● Request
Repeat the line that contains "const screwPlug = new THREE.Group();", the line that contains "bpy.data.objects.remove(obj)", and all lines between them, exactly and with no other lines.

● Data supplied
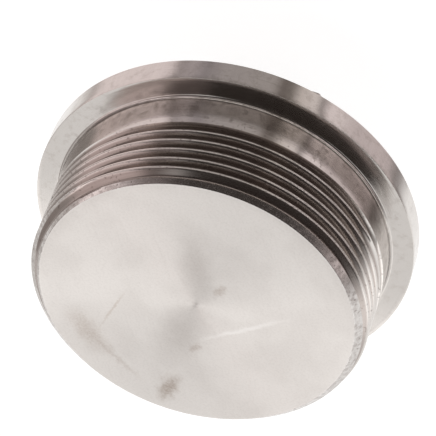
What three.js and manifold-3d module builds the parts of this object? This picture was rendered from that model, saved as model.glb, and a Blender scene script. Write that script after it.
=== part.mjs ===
// Hexagon-head screw plug with collar and parallel pipe thread (nominal size 2 inch), turned from one bar.
// Millimetres, +Z up along the thread axis, threaded end upwards. The origin is the centre of the hexagon
// head's end face, on which the plug stands; collar, plain neck and threaded shank follow above it.
import * as THREE from 'three';
import { mergeVertices } from 'three/addons/utils/BufferGeometryUtils.js';
import Module from 'manifold-3d';

const wasm = await Module();
wasm.setup();

// Shank and pipe thread: 11 threads per inch, right-handed, flanks at 55 degrees to each other. The
// thread's depth is a set share of its pitch, and the lead chamfer reaches a little below the roots.
const threadMajorDiameter = 59.614;
const threadPitch = 2.309;
const depthPerPitch = 0.640327;
const flankHalfAngle = THREE.MathUtils.degToRad(27.5);
const shankLength = 20;
const chamferBelowRoots = 0.47;
const plainNeckLength = 6.4;
const neckFillet = 0.6;

// Where the groove runs: its centre line crosses the end face at this angle from +X, and the tool lifts
// out of the metal over the run-out angle at the collar end of the thread.
const grooveStartAngle = THREE.MathUtils.degToRad(125);
const grooveLeadIn = THREE.MathUtils.degToRad(180);
const runOutAngle = THREE.MathUtils.degToRad(80);

// Collar with its sealing face towards the thread.
const collarDiameter = 68;
const collarThickness = 5;
const sealingEdgeBreak = 0.1;
const rearChamfer = 0.5;

// Hexagon head for a spanner. A shallow cone trims this much off its corners at the end face.
const acrossFlats = 36;
const headHeight = 15;
const cornerTrim = 0.58;
const headChamferAngle = THREE.MathUtils.degToRad(30);

// Facets: one turn is divided evenly, and the fillet into a few steps. The groove's section reaches past
// the thread's crests by the tool clearance. Corners closer than a gap are one corner.
const turnSteps = 72;
const filletSteps = 3;
const toolClearance = 0.2;
const poleGap = 1e-5;
const sliverGap = 5e-3;

const threadRadius = threadMajorDiameter / 2;
const threadDepth = depthPerPitch * threadPitch;
const rootRadius = threadRadius - threadDepth;
const leadChamfer = threadDepth + chamferBelowRoots;
const collarRadius = collarDiameter / 2;
const cornerRadius = acrossFlats / Math.sqrt(3);
const facetAngle = 2 * Math.PI / turnSteps;
const sealingFace = headHeight + collarThickness;
const endFace = sealingFace + shankLength;

const steel = new THREE.MeshStandardMaterial({ color: 0xcdc9c6, roughness: 0.34, metalness: 1 });

// Joins the corners that lie closer together than the gap, and drops the triangles that this closes up.
function welded(geometry, gap) {
  const merged = mergeVertices(geometry, gap);
  const corners = merged.index.array;
  const kept = [];
  for (let i = 0; i < corners.length; i += 3) {
    const [a, b, c] = corners.slice(i, i + 3);
    if (a !== b && b !== c && c !== a) {
      kept.push(a, b, c);
    }
  }
  merged.setIndex(kept);
  return merged;
}

// A closed body of joined triangles, ready for cutting and joining.
function toSolid(geometry) {
  geometry.deleteAttribute('normal');
  geometry.deleteAttribute('uv');
  const merged = welded(geometry, poleGap);
  const vertProperties = new Float32Array(merged.attributes.position.array);
  const triVerts = new Uint32Array(merged.index.array);
  return new wasm.Manifold(new wasm.Mesh({ numProp: 3, vertProperties, triVerts }));
}

function toGeometry(solid) {
  const mesh = solid.getMesh();
  const geometry = new THREE.BufferGeometry();
  geometry.setAttribute('position', new THREE.BufferAttribute(mesh.vertProperties, 3));
  geometry.setIndex(new THREE.BufferAttribute(mesh.triVerts, 1));
  return welded(geometry, sliverGap);
}

// Turns an outline of [radius, height] points about the Z axis.
function turned(outline) {
  const points = outline.map(([radius, height]) => new THREE.Vector2(radius, height));
  return new THREE.LatheGeometry(points, turnSteps).rotateX(Math.PI / 2);
}

// The concave quarter round between neck and sealing face, from the collar up to the neck.
function filletPoints() {
  const points = [];
  for (let i = 0; i <= filletSteps; i += 1) {
    const turn = (i / filletSteps) * Math.PI / 2;
    const radius = threadRadius + neckFillet * (1 - Math.sin(turn));
    points.push([radius, sealingFace + neckFillet * (1 - Math.cos(turn))]);
  }
  return points;
}

// Collar and unthreaded shank in one turned outline.
function collarAndShank() {
  return toSolid(turned([
    [0, headHeight],
    [collarRadius - rearChamfer, headHeight],
    [collarRadius, headHeight + rearChamfer],
    [collarRadius, sealingFace - sealingEdgeBreak],
    [collarRadius - sealingEdgeBreak, sealingFace],
    ...filletPoints(),
    [threadRadius, endFace - leadChamfer],
    [threadRadius - leadChamfer, endFace],
    [0, endFace],
  ]));
}

// The metal that the threading tool takes away: its section is drawn out straight, with the angle turned
// as the length, then wound clockwise around the axis and down by one pitch for each turn.
function threadGroove() {
  const rootHalf = (threadPitch / 2 - threadDepth * Math.tan(flankHalfAngle)) / 2;
  const topHalf = rootHalf + (threadDepth + toolClearance) * Math.tan(flankHalfAngle);
  const section = new THREE.Shape([
    new THREE.Vector2(rootRadius, -rootHalf),
    new THREE.Vector2(threadRadius + toolClearance, -topHalf),
    new THREE.Vector2(threadRadius + toolClearance, topHalf),
    new THREE.Vector2(rootRadius, rootHalf),
  ]);
  const threadLength = shankLength - plainNeckLength;
  const turnedAngle = grooveLeadIn + 2 * Math.PI * threadLength / threadPitch;
  const steps = Math.round(turnedAngle / facetAngle);
  const fullAngle = steps * facetAngle;
  const bar = new THREE.ExtrudeGeometry(section, { depth: fullAngle, steps, bevelEnabled: false });
  const position = bar.attributes.position;
  for (let i = 0; i < position.count; i += 1) {
    const turn = position.getZ(i);
    const lift = Math.max(0, 1 - (fullAngle - turn) / runOutAngle) * (threadDepth + toolClearance / 2);
    const radius = position.getX(i) + lift;
    const angle = grooveStartAngle + grooveLeadIn - turn;
    const drop = (turn - grooveLeadIn) * threadPitch / (2 * Math.PI);
    const height = endFace - drop + position.getY(i);
    position.setXYZ(i, radius * Math.cos(angle), radius * Math.sin(angle), height);
  }
  return toSolid(bar);
}

// Hexagonal prism with two flats square to X, its corners trimmed by a cone at the free end. It starts
// half-way into the collar, so that head and collar join in solid metal.
function hexagonHead() {
  const corners = [];
  for (let i = 0; i < 6; i += 1) {
    const angle = Math.PI / 6 + i * Math.PI / 3;
    corners.push(new THREE.Vector2(cornerRadius * Math.cos(angle), cornerRadius * Math.sin(angle)));
  }
  const rootInCollar = headHeight + collarThickness / 2;
  const outline = new THREE.Shape(corners);
  const prism = new THREE.ExtrudeGeometry(outline, { depth: rootInCollar, bevelEnabled: false });
  const faceRadius = cornerRadius - cornerTrim;
  const coneHeight = (collarRadius - faceRadius) * Math.tan(headChamferAngle);
  const trim = turned([
    [0, 0],
    [faceRadius, 0],
    [collarRadius, coneHeight],
    [collarRadius, rootInCollar],
    [0, rootInCollar],
  ]);
  return toSolid(prism).intersect(toSolid(trim));
}

const body = collarAndShank().add(hexagonHead()).subtract(threadGroove());
const plugBody = new THREE.Mesh(toGeometry(body), steel);
plugBody.name = 'plug_body';

const screwPlug = new THREE.Group();
screwPlug.name = 'screw_plug';
screwPlug.add(plugBody);

export default screwPlug;
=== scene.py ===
"""Looks of the hexagon head screw plug with collar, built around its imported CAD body."""
import math

import bpy
import numpy as np
from mathutils import Matrix, Vector


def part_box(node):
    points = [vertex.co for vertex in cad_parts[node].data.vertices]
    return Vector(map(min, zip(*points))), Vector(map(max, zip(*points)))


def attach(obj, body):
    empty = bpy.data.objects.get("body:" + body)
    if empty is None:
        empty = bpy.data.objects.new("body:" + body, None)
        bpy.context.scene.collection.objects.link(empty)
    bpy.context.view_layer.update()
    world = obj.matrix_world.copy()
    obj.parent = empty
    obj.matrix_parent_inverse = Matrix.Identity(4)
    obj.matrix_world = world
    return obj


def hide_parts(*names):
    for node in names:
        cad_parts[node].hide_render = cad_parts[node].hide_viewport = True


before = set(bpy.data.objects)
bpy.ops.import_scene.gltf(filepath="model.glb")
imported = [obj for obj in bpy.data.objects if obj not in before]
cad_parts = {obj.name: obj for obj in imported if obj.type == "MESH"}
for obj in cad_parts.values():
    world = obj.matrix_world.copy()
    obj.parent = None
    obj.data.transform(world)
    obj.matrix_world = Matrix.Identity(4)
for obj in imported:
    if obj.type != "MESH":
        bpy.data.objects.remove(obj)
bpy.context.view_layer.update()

# ---------------------------------------------------------------------------------------------------
# Plug body. One solid piece of stainless bar, turned, threaded and milled: end face with a lead
# chamfer, pipe thread, plain neck, collar with its sealing face, and a hexagon head to turn it by.
mm = 0.001
low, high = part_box("plug_body")
end_face = high.z
collar_radius = (high.x - low.x) / 2
head_height = 15 * mm
collar_thickness = 5 * mm
sealing_face = head_height + collar_thickness
thread_radius = 29.807 * mm
lead_chamfer = 1.9485 * mm
neck_fillet = 0.6 * mm
sealing_edge = 0.1 * mm
rear_chamfer = 0.5 * mm

# Columns run round the axis and crowd towards the six corners of the head, rows run along the outline.
columns = 360
crowding = 0.55
even = np.arange(columns) * (2 * math.pi / columns)
turn = even + crowding * np.sin(6 * even) / 6
points = []
triangles = []
finishes = []
finish_names = ["end_face", "lead", "thread", "neck", "sealing_face", "rim", "back"]
finish_names += ["head_side", "head_end"]


def next_number():
    """The number that the next new corner gets."""
    return sum(len(made) for made in points)


def add_rows(radius, height):
    """Corners at (radius, turn, height) for each row and column; returns their numbers as a grid."""
    radius, height = np.broadcast_arrays(radius, height)
    radius = np.broadcast_to(radius.reshape(len(radius), -1), (len(radius), columns))
    height = np.broadcast_to(height.reshape(len(height), -1), (len(height), columns))
    start = next_number()
    points.append(np.stack([radius * np.cos(turn), radius * np.sin(turn), height], 2).reshape(-1, 3))
    return start + np.arange(radius.size).reshape(radius.shape)


def add_faces(grid, finish):
    """Two triangles for each square of a grid of corner numbers, without the ones that have no area."""
    a, b, c, d = grid[:-1, :-1], grid[1:, :-1], grid[1:, 1:], grid[:-1, 1:]
    made = np.concatenate([np.stack([a, b, c], 2).reshape(-1, 3), np.stack([a, c, d], 2).reshape(-1, 3)])
    distinct = (made[:, 0] != made[:, 1]) & (made[:, 1] != made[:, 2]) & (made[:, 0] != made[:, 2])
    triangles.append(made[distinct])
    finishes.append(np.full(distinct.sum(), finish_names.index(finish)))


def closed(*grids):
    """Stacks rows of corner numbers and repeats their first column, which closes them round the axis."""
    rows = np.concatenate([np.atleast_2d(g) for g in grids])
    return np.concatenate([rows, rows[:, :1]], 1)


def arc(centre, size, start, stop, steps):
    """Radii and heights at even angles along a circular arc in the outline, angles in degrees."""
    angle = np.radians(np.linspace(start, stop, steps))
    return centre[0] + size * np.cos(angle), centre[1] + size * np.sin(angle)


# End face: flat, from the axis out to the small rounding at the start of the 45 degree lead chamfer.
edge_size = 0.15 * mm
inner_ring = 1.2 * mm
lead_radius = thread_radius - lead_chamfer
tangent = edge_size * math.tan(math.radians(22.5))
face_rows = np.linspace(inner_ring, lead_radius - tangent, 14)
centre = add_rows(np.array([0.0]), np.array([end_face]))[:, :1]
face_grid = add_rows(face_rows, np.full(len(face_rows), end_face))
round_r, round_z = arc((lead_radius - tangent, end_face - edge_size), edge_size, 90, 45, 4)
edge_grid = add_rows(round_r[1:], round_z[1:])
add_faces(closed(np.repeat(centre, columns, 1), face_grid), "end_face")
add_faces(closed(face_grid[-1], edge_grid), "lead")

# Pipe thread: 11 threads per inch, 55 degrees between flanks, crests and roots rounded to one radius.
# The tool comes in at the end face, winds towards the collar and lifts out over less than a quarter turn.
pitch = 2.309 * mm
thread_depth = 1.479 * mm
thread_round = 0.317 * mm
half_angle = 27.5
flank = math.radians(half_angle)
groove_start = math.radians(125)
groove_length = 13.6 * mm
groove_angle = 2 * math.pi * groove_length / pitch
run_out = math.radians(80)
thread_top = round_z[-1]
thread_bottom = 25.3 * mm


def groove_rise(across, crest_rounded):
    """Height above the root at a distance from the groove's middle: root arc, straight flank, crest arc."""
    across = np.abs(across)
    arc_end = thread_round * math.cos(flank)
    arc_rise = thread_round * (1 - math.sin(flank))
    root = thread_round - np.sqrt(np.maximum(thread_round**2 - across**2, 0))
    crest = np.sqrt(np.maximum(thread_round**2 - (pitch / 2 - across) ** 2, 0))
    crest = thread_depth - thread_round + crest
    straight = arc_rise + (across - arc_end) / math.tan(flank)
    rounded = (across > pitch / 2 - arc_end) & crest_rounded
    return np.where(across < arc_end, root, np.where(rounded, crest, straight))


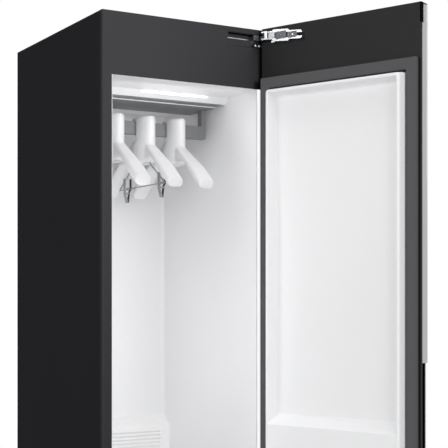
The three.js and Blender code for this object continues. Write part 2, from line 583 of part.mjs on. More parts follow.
function clipBody(y) {
  const w = clip.plateWidth / 2;
  const t = clip.plateThick;
  const sleeve = new THREE.CylinderGeometry(clip.sleeve, clip.sleeve, clip.plateWidth, 12).translate(0, y, rodZ);
  const clear = trousers.rodRadius + clip.sleeveClearance;
  const bore = new THREE.CylinderGeometry(clear, clear, clip.plateWidth + 2 * overrun, 12).translate(0, y, rodZ);
  const leaf = outline([[-clip.spread, clipTop], [-clip.spread - t, clipTop], [-clip.spread - t, clipPivotZ],
    [-clip.tip - t, clipLow], [-clip.tip, clipLow], [-clip.spread, clipPivotZ]]);
  const plateSolid = carryBack(leaf, y - w, y + w);
  const bridge = block(-clip.spread - t / 2, 0, y - w, y + w, rodZ - t, rodZ + t);
  const pin = new THREE.CylinderGeometry(clip.pivotRadius, clip.pivotRadius, clip.plateWidth, 10).translate(0, y, clipPivotZ);
  const ears = [-1, 1].map((side) => {
    const middle = y + side * (w - t / 2);
    return block(-clip.spread - t / 2, clip.pivotRadius / 2, middle - t / 2, middle + t / 2, clipPivotZ - clip.pivotRadius, clipPivotZ + clip.pivotRadius);
  });
  return cut(join(plateSolid, sleeve, bridge, pin, ...ears), bore);
}

function clipJaw(y) {
  const t = clip.plateThick;
  const w = clip.plateWidth / 2 - t - seat;
  const gap = clip.pivotRadius + seat;
  const leaf = outline([[clip.spread + t, clipTop], [clip.spread, clipTop], [clip.spread, rodZ], [gap, clipPivotZ + gap],
    [gap, clipPivotZ - gap], [0, clipLow + 2 * gap], [0, clipLow], [t, clipLow], [gap + t, clipPivotZ - gap], [gap + t, clipPivotZ + gap], [clip.spread + t, rodZ]]);
  return carryBack(leaf, y - w, y + w);
}

// Circulation fan: scroll case, wheel and motor in the header
const fanY = barY + fanCase.behindBar;
const fanBase = linerTop + seat;
const wheelLow = fanBase + fanCase.wall + overrun;
const caseTop = fanBase + fanCase.height;

function fanHousing() {
  const outer = upright(fanCase.radius, fanBase, caseTop, 28);
  const outlet = block(-fanCase.radius, 0, 0, fanCase.outletReach, fanBase, caseTop);
  const inside = upright(fanCase.radius - fanCase.wall, fanBase + fanCase.wall, caseTop - fanCase.wall, 28);
  const outletInside = block(-fanCase.radius + fanCase.wall, -fanCase.wall, 0, fanCase.outletReach + overrun, fanBase + fanCase.wall, caseTop - fanCase.wall);
  const eye = upright(fanCase.eye, fanBase - overrun, fanBase + fanCase.wall + overrun, 24);
  const motorHole = upright(fanMotor.radius + seat, caseTop - fanCase.wall - overrun, caseTop + overrun, 24);
  return cut(join(outer, outlet), inside, outletInside, eye, motorHole).translate(0, fanY, 0);
}

function fanRotor() {
  const plateSolid = upright(fanWheel.radius, wheelLow + fanWheel.height - fanWheel.plateThick, wheelLow + fanWheel.height, 24);
  const hub = upright(fanWheel.hub, wheelLow, wheelLow + fanWheel.height, 16);
  const shaft = upright(fanWheel.shaft, wheelLow + fanWheel.height - overrun, wheelLow + fanWheel.height + fanWheel.shaftLength, 16);
  const blades = [];
  for (let i = 0; i < fanWheel.blades; i += 1) {
    const blade = block(fanWheel.hub - overrun, fanWheel.radius - overrun, -fanWheel.bladeThick / 2, fanWheel.bladeThick / 2, wheelLow, wheelLow + fanWheel.height - fanWheel.plateThick / 2);
    blades.push(blade.rotateZ((i * 2 * Math.PI) / fanWheel.blades));
  }
  return join(plateSolid, hub, shaft, ...blades).translate(0, fanY, 0);
}

function motorBody() {
  const low = wheelLow + fanWheel.height + seat;
  const can = upright(fanMotor.radius, low, low + fanMotor.height, 24);
  const bore = upright(fanWheel.shaft + fanMotor.boreClearance, low - overrun, low + fanMotor.boreDepth, 16);
  return cut(can, bore).translate(0, fanY, 0);
}

// Control box: a ribbed plastic case at the rear left, above the ceiling
function controlCase() {
  const x0 = -half + controlBox.sideGap;
  const y0 = linerRear - controlBox.rearGap - controlBox.depth;
  const low = linerTop + seat;
  const solid = block(x0, x0 + controlBox.width, y0, y0 + controlBox.depth, low, low + controlBox.height);
  const ribs = [];
  for (let i = 0; i < controlBox.ribs; i += 1) {
    const y = y0 + ((i + 0.5) * controlBox.depth) / controlBox.ribs;
    ribs.push(block(x0, x0 + controlBox.width, y - controlBox.wall / 2, y + controlBox.wall / 2, low, low + controlBox.height + controlBox.ribHeight));
  }
  return join(solid, ...ribs);
}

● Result
const screwPlug = new THREE.Group();
screwPlug.name = 'screw_plug';
screwPlug.add(plugBody);

export default screwPlug;
=== scene.py ===
"""Looks of the hexagon head screw plug with collar, built around its imported CAD body."""
import math

import bpy
import numpy as np
from mathutils import Matrix, Vector


def part_box(node):
    points = [vertex.co for vertex in cad_parts[node].data.vertices]
    return Vector(map(min, zip(*points))), Vector(map(max, zip(*points)))


def attach(obj, body):
    empty = bpy.data.objects.get("body:" + body)
    if empty is None:
        empty = bpy.data.objects.new("body:" + body, None)
        bpy.context.scene.collection.objects.link(empty)
    bpy.context.view_layer.update()
    world = obj.matrix_world.copy()
    obj.parent = empty
    obj.matrix_parent_inverse = Matrix.Identity(4)
    obj.matrix_world = world
    return obj


def hide_parts(*names):
    for node in names:
        cad_parts[node].hide_render = cad_parts[node].hide_viewport = True


before = set(bpy.data.objects)
bpy.ops.import_scene.gltf(filepath="model.glb")
imported = [obj for obj in bpy.data.objects if obj not in before]
cad_parts = {obj.name: obj for obj in imported if obj.type == "MESH"}
for obj in cad_parts.values():
    world = obj.matrix_world.copy()
    obj.parent = None
    obj.data.transform(world)
    obj.matrix_world = Matrix.Identity(4)
for obj in imported:
    if obj.type != "MESH":
        bpy.data.objects.remove(obj)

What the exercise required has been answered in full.